Sin embargo, no parece que se le esté dedicando la misma atención a qué podría hacerse para adaptarnos al cambio climático. Dicho en otras palabras, aunque la economía española ya estuviese 100% electrificada o hubiésemos alcanzado cero emisiones netas, el fenómeno torrencial de Valencia se habría producido más o menos igual y sus consecuencias serían inevitables salvo que se hubiesen hecho las obras hidráulicas correspondientes. Quizá haya que llamarlas “obras hidráulicas de adaptación al cambio climático”, para ver si así cuela y no se impiden por razones carentes de fundamento.

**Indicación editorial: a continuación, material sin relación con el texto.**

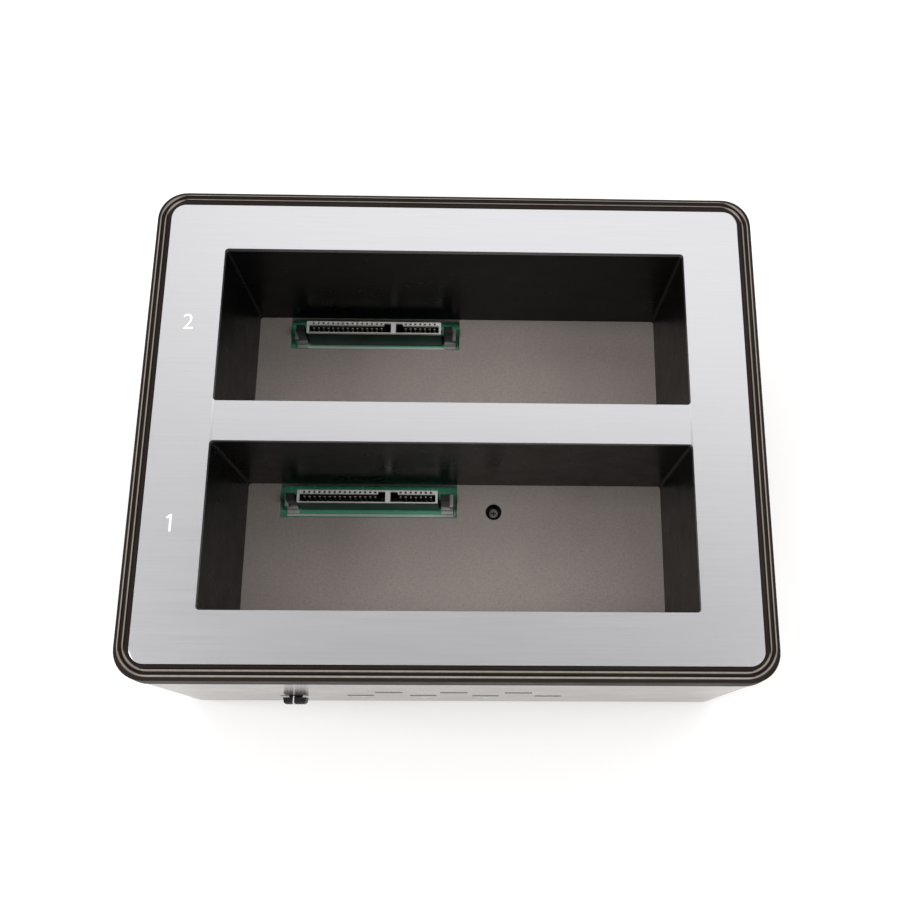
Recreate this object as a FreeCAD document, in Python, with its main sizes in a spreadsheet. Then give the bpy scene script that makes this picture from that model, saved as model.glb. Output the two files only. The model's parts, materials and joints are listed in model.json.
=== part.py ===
import FreeCAD, Part
import math
import operator
import os
from types import SimpleNamespace

import Sketcher

# Drive duplicator: a desktop unit that takes two bare disk drives, standing on their edges in two bays.
# Millimetres. X runs to the right, Y to the back, Z up. The origin is at the middle of the footprint,
# on the surface that the rubber feet stand on.

SIZES = [
    # Casing: a moulded shell that widens towards its open underside.
    ("deck_level", 69.0, "height of the deck plate's top face"),
    ("foot_height", 2.5, "height of the casing's lower edge"),
    ("shoulder_level", 63.0, "height of the shoulder that the trim ring sits on"),
    ("casing_wall", 2.4, "wall of the moulded casing"),
    ("casing_draft", 2.1, "degrees that each wall leans out towards the foot"),
    ("casing_corner", 5.6, "corner radius of the casing"),
    ("shoulder_step", 0.4, "how far the casing stands back below the trim ring"),
    ("ring_foot", 3.65, "width of the trim ring's foot"),
    ("plate_width", 130.5, "deck plate width"),
    ("plate_depth", 103.2, "deck plate depth"),
    ("plate_corner", 3.2, "deck plate corner radius"),
    ("plate_thickness", 1.5, "deck plate thickness"),
    ("plate_gap", 0.1, "gap between the deck plate and the trim ring"),
    ("bead_rise", 0.4, "height of the trim ring's two beads"),
    ("bead_width", 0.7, "width of one bead at its foot"),
    ("bead_crest", 0.25, "width of a bead's flat crest"),
    ("band_inner", 0.5, "flat of the trim ring inside the beads"),
    ("band_between", 0.4, "groove between the beads"),
    ("band_outer", 0.9, "sloped band outside the beads"),
    ("band_drop", 0.5, "fall of the sloped band"),
    ("cover_thickness", 2.5, "base cover thickness"),
    ("cover_gap", 0.2, "gap round the base cover"),
    # Bays.
    ("bay_width", 104.8, "bay width, for a drive 101.6 wide"),
    ("bay_depth", 36.2, "bay depth, for a drive 26.1 thick"),
    ("bay_pitch", 45.2, "distance between the two bays' centres"),
    ("bay_drop", 42.6, "depth of a bay below the deck"),
    ("bay_corner", 0.8, "corner radius of a bay"),
    ("well_wall", 1.8, "wall of a well"),
    ("flange_width", 1.8, "how far a well's top flange stands out"),
    ("flange_thickness", 1.5, "thickness of a well's top flange"),
    ("well_gap", 0.2, "gap between a well and the casing's opening"),
    ("tray_thickness", 2.0, "thickness of the tray that floors both bays"),
    ("tray_margin", 0.5, "tray beyond the wells, all round"),
    ("port_side", 0.95, "gap beside the hold-downs in a floor's cut-out"),
    ("port_front", 1.85, "gap in front of the hold-downs in a floor's cut-out"),
    # Receptacles: the standard 22-contact drive connector.
    ("connector_shift", -21.9, "middle of the contact field, from the middle of the bay"),
    ("contact_pitch", 1.27, "contact pitch"),
    ("segment_gap", 6.35, "last power contact to first signal contact"),
    ("power_contacts", 15, "contacts in the power segment"),
    ("signal_contacts", 7, "contacts in the signal segment"),
    ("contact_width", 0.5, "contact width"),
    ("contact_sheet", 0.2, "contact thickness"),
    ("contact_bulge", 0.9, "how far a contact bulges into the slot"),
    ("contact_bend", 1.4, "bulge of a contact below the rim piece"),
    ("tip_stand", 0.35, "tip of a contact in front of the slot's rear wall"),
    ("connector_height", 9.5, "height of the receptacle above the board"),
    ("connector_wall_gap", 2.35, "gap between the receptacle and the bay's rear wall"),
    ("rim_end", 0.575, "rim beyond the ends of the slot"),
    ("rim_depth", 3.2, "depth of the receptacle's rim"),
    ("rim_thickness", 1.0, "thickness of the rim piece"),
    ("rim_lip", 0.25, "lip in front of the slot"),
    ("slot_depth", 1.95, "opening of the slot, front to back"),
    ("slot_end", 1.15, "slot beyond its outermost contact"),
    ("key_margin", 0.7, "slot wall beside the key, from the nearest contact"),
    ("key_width", 1.85, "width of a key notch"),
    ("key_wall", 0.35, "wall behind a key notch"),
    ("slot_floor", 1.5, "height of the slot's floor above the board"),
    ("peep_size", 0.6, "square hole behind each contact"),
    ("peep_inset", 0.5, "centre of those holes, from the rim's rear face"),
    ("post_width", 2.2, "width of a guide post"),
    ("post_gap", 0.7, "gap between a guide post and the rim"),
    ("post_drop", 1.0, "how far the posts stop below the rim"),
    ("post_inset", 0.7, "guide post and its foot behind the body's front and rear faces"),
    ("tab_sheet", 0.9, "width of a hold-down's arms"),
    ("tab_height", 4.6, "height of a hold-down's side arm"),
    ("tab_step", 2.3, "height of its front arm"),
    ("tab_foot", 0.85, "hold-down's soldered foot in front of its arm"),
    ("tab_foot_sheet", 0.4, "thickness of that foot"),
    # Boards.
    ("board_drop", 5.5, "main board's top face below the bay floors"),
    ("board_thickness", 1.6, "board thickness"),
    ("board_gap", 0.5, "gap round the main board"),
    ("front_board_inset", 5.0, "front board's front face behind the casing's front face"),
    ("front_board_width", 92.0, "front board width"),
    ("front_board_shift", -1.0, "front board's middle"),
    ("front_board_foot", 16.0, "lower edge of the front board"),
    ("front_board_height", 26.0, "front board height"),
    ("guide_foot", 24.0, "lower end of the front board's guides"),
    ("guide_bite", 1.5, "how far a guide takes in the front board's edge"),
    ("guide_gap", 0.1, "gap round the front board in its guides"),
    ("guide_wall", 1.6, "wall of a guide"),
    # Fasteners.
    ("corner_screw_side", 8.6, "casing screws, in from the casing's sides at the shoulder"),
    ("corner_screw_end", 7.95, "casing screws, in from the casing's front and rear at the shoulder"),
    ("corner_boss", 7.0, "side of the casing's square screw bosses"),
    ("chassis_screw_y", 30.0, "outer chassis screws, from the middle"),
    ("bay_screw_x", 9.8, "screw in the front bay's floor"),
    ("bay_screw_y", -11.4, "screw in the front bay's floor"),
    ("chassis_boss", 5.2, "side of the square bosses and posts for the small screws"),
    ("screw_well", 1.95, "radius of the counterbore above the bay's screw"),
    ("screw_well_depth", 3.5, "depth of that counterbore"),
    ("small_head", 1.15, "head radius of a chassis screw"),
    ("small_head_height", 1.4, "head height of a chassis screw"),
    ("small_shank", 0.8, "shank radius of a chassis screw"),
    ("small_length", 12.0, "shank length of a chassis screw"),
    ("large_head", 2.4, "head radius of a casing screw"),
    ("large_head_height", 1.3, "head height of a casing screw"),
    ("large_shank", 1.25, "shank radius of a casing screw"),
    ("large_length", 12.0, "shank length of a casing screw"),
    ("head_gap", 0.3, "gap round a screw head in its counterbore"),
    ("thread_gap", 0.05, "gap round a shank in its hole"),
    # Feet and vents.
    ("foot_radius", 6.0, "rubber foot radius, at the cover"),
    ("foot_taper", 0.6, "how much smaller a foot's radius is at the bottom"),
    ("foot_x", 49.0, "feet, from the middle"),
    ("foot_y", 36.0, "feet, from the middle"),
    ("vent_middle", 20.0, "middle of the vent slots, behind the base cover's middle"),
    ("vent_length", 30.0, "length of a vent slot"),
    ("vent_width", 2.0, "width of a vent slot"),
    ("vent_pitch", 5.0, "pitch of the vent slots"),
    ("vent_count", 7, "number of vent slots"),
    # Front panel.
    ("window_width", 6.4, "width of an indicator window"),
    ("window_height", 3.0, "height of an indicator window"),
    ("window_pitch", 15.2, "pitch of the indicator windows"),
    ("window_shift", 0.5, "middle of the window rows"),
    ("lower_count", 4, "windows in the lower row"),
    ("upper_count", 3, "windows in the upper row"),
    ("lower_level", 23.5, "height of the lower row"),
    ("upper_level", 34.0, "height of the upper row"),
    ("window_gap", 0.1, "gap round a light pipe's tip"),
    ("pipe_edge", 0.8, "how far the bar stands out round the tips"),
    ("led_height", 1.0, "height of an indicator lamp above its board"),
    ("led_gap", 0.3, "gap between a lamp and its light pipe"),
    ("slider_x", -38.4, "middle of the slider's cap at rest"),
    ("slider_level", 21.0, "height of the slider's middle"),
    ("slider_travel", 2.0, "travel of the slider"),
    ("slider_gap", 0.3, "gap round the slider's stem and behind its cap"),
    ("cap_width", 5.6, "width of the slider's cap"),
    ("cap_height", 4.5, "height of the slider's cap"),
    ("cap_proud", 2.0, "how far the cap stands in front of the casing"),
    ("cap_edge", 0.4, "chamfer round the cap's front face"),
    ("cap_taper", 0.25, "how much narrower the cap's front face is, each side"),
    ("grip_ribs", 6, "ribs across the slider's cap"),
    ("grip_width", 0.35, "width of a groove between the ribs"),
    ("grip_depth", 0.25, "depth of a groove between the ribs"),
    ("stem_width", 3.0, "width of the slider's stem"),
    ("stem_height", 2.0, "height of the slider's stem"),
    ("stem_bite", 1.6, "how far the stem reaches into the switch"),
    ("switch_width", 8.6, "slide switch body width"),
    ("switch_height", 3.8, "slide switch body height"),
    ("switch_depth", 2.4, "slide switch body depth"),
    ("switch_floor", 0.5, "slide switch body behind its track"),
    # Rear panel.
    ("rear_level", 12.6, "height of the jack's and the power switch's middle"),
    ("jack_x", 34.0, "middle of the power jack"),
    ("jack_width", 9.0, "power jack body width"),
    ("jack_depth", 14.0, "power jack body depth"),
    ("jack_drop", 4.6, "power jack body below its middle"),
    ("jack_bore", 3.15, "radius of the jack's bore, for a 5.5 plug"),
    ("jack_bore_depth", 10.0, "depth of the jack's bore"),
    ("jack_pin", 1.05, "radius of the jack's centre pin"),
    ("jack_pin_inset", 1.0, "centre pin behind the jack's mouth"),
    ("jack_mouth", 3.9, "radius of the casing's hole at the jack"),
    ("jack_collar", 3.7, "radius of the jack's collar"),
    ("rocker_x", -36.0, "middle of the power switch"),
    ("bezel_width", 15.4, "power switch bezel width"),
    ("bezel_height", 11.0, "power switch bezel height"),
    ("bezel_proud", 1.2, "power switch bezel in front of the casing"),
    ("frame_width", 13.6, "power switch body width"),
    ("frame_height", 9.4, "power switch body height"),
    ("frame_reach", 9.5, "power switch body behind its bezel"),
    ("frame_side", 0.9, "wall at the ends of the power switch body"),
    ("frame_cheek", 0.8, "wall that carries the rocker's pins"),
    ("frame_back", 1.2, "back wall of the power switch body"),
    ("rocker_gap", 0.3, "gap round the rocker"),
    ("rocker_sink", 2.4, "rocker's pivot behind the bezel's face"),
    ("rocker_middle", 2.0, "rocker's thickness in front of its pivot, at the middle"),
    ("rocker_tail", 2.4, "rocker's thickness behind its pivot"),
    ("rocker_tilt", 8.0, "degrees that the rocker leans each way from level"),
    ("rocker_pin", 0.8, "radius of the rocker's pins"),
    ("rocker_pin_gap", 0.06, "gap round the rocker's pins"),
    ("rocker_pin_bite", 0.5, "how far a pin reaches into its cheek"),
    ("terminal_width", 3.0, "width of a power switch terminal"),
    ("terminal_sheet", 0.6, "thickness of a terminal"),
    ("terminal_length", 4.0, "terminal behind the power switch"),
    ("terminal_pitch", 5.0, "distance between the terminals"),
    # Parts on the main board.
    ("chip_side", 14.0, "controller side"),
    ("chip_height", 1.4, "controller height"),
    ("chip_x", 27.0, "middle of the controller"),
    ("chip_y", 16.0, "middle of the controller"),
    ("lead_pitch", 1.0, "pitch of the controller's leads"),
    ("lead_count", 12, "leads on each of two sides of the controller"),
    ("lead_width", 0.4, "width of a lead"),
    ("lead_reach", 1.2, "lead beyond the controller's side"),
    ("lead_sheet", 0.25, "thickness of a lead"),
    ("memory_width", 6.0, "memory chip width"),
    ("memory_depth", 5.0, "memory chip depth"),
    ("memory_height", 1.6, "memory chip height"),
    ("crystal_length", 10.2, "crystal length"),
    ("crystal_width", 4.4, "crystal width"),
    ("crystal_height", 2.6, "crystal height"),
    ("can_radius", 4.0, "capacitor radius"),
    ("can_height", 9.5, "capacitor height"),
    ("can_y", -20.0, "middle of the row of capacitors"),
    ("coil_side", 7.0, "inductor side"),
    ("coil_height", 3.5, "inductor height"),
    ("coil_y", 16.0, "middle of the row of inductors"),
    ("supply_x", -30.0, "first capacitor and first inductor, from the middle"),
    ("supply_pitch", 11.0, "pitch of the capacitors and of the inductors"),
    ("supply_count", 2, "capacitors, and inductors"),
    ("header_pins", 8, "pins that join the two boards"),
    ("header_pitch", 2.54, "pitch of those pins"),
    ("header_x", 24.0, "middle of the board header"),
    ("header_depth", 2.5, "board header block, front to back"),
    ("header_height", 2.5, "board header block height"),
    ("pin_side", 0.6, "side of a header pin"),
]

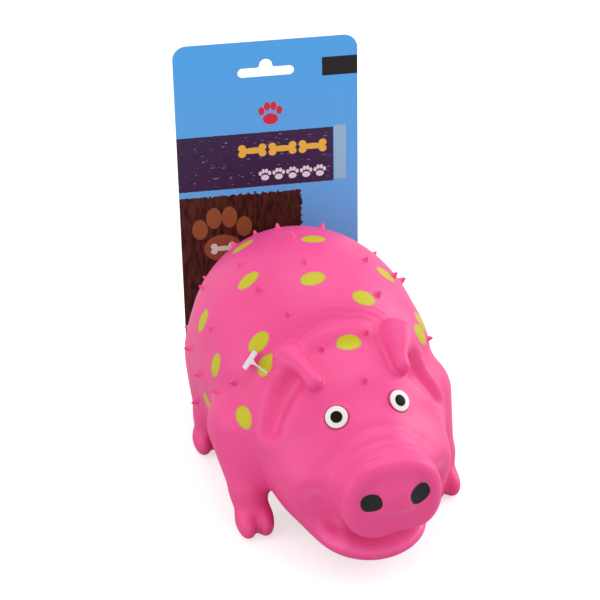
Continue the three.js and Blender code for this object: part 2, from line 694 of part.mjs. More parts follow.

La realidad, lamento decirlo, es que estamos muy lejos de conseguir lo que se pretende en cuanto al abandono de los combustibles fósiles y la reducción de emisiones. Quizá por eso se reafirma el dogma de vez en cuando y se proponen nuevas formas de actuar; por ejemplo, una mayor imposición al uso de combustibles fósiles. Algunos datos permiten resumir la situación actual en el mundo: el 81,5% de la energía consumida en el mundo es de origen fósil; el 30% de la generación eléctrica procede de fuentes renovables (incluida la hidráulica), y el 10% de la humanidad carece de acceso a la energía eléctrica.
En cuanto a las emisiones, basta señalar que desde 2017 (ratificación del Acuerdo de París) a 2022, el aumento de las de China fue un 30% mayor que la disminución acumulada por los países que lograron reducirlas (42 en total).
No obstante, no solo asistimos a la dificultad de alcanzar un objetivo ambiciosísimo, sino también a un problema moral muy serio. Queremos obligar a que la parte de la humanidad que no se benefició de las ventajas de los combustibles fósiles tenga que renunciar a ellas, porque los occidentales, que hemos sido los grandes beneficiarios, hemos decidido que son inconvenientes.
No vale decir, como un presidente ha dicho en Bakú, que el esfuerzo tienen que hacerlo todos los países y no sólo unos pocos. La pena es que nadie le haya respondido algo así como: “De acuerdo, reduzcan ustedes su consumo de energía por habitante a nuestro nivel, y a partir de ahí empezamos a hablar”.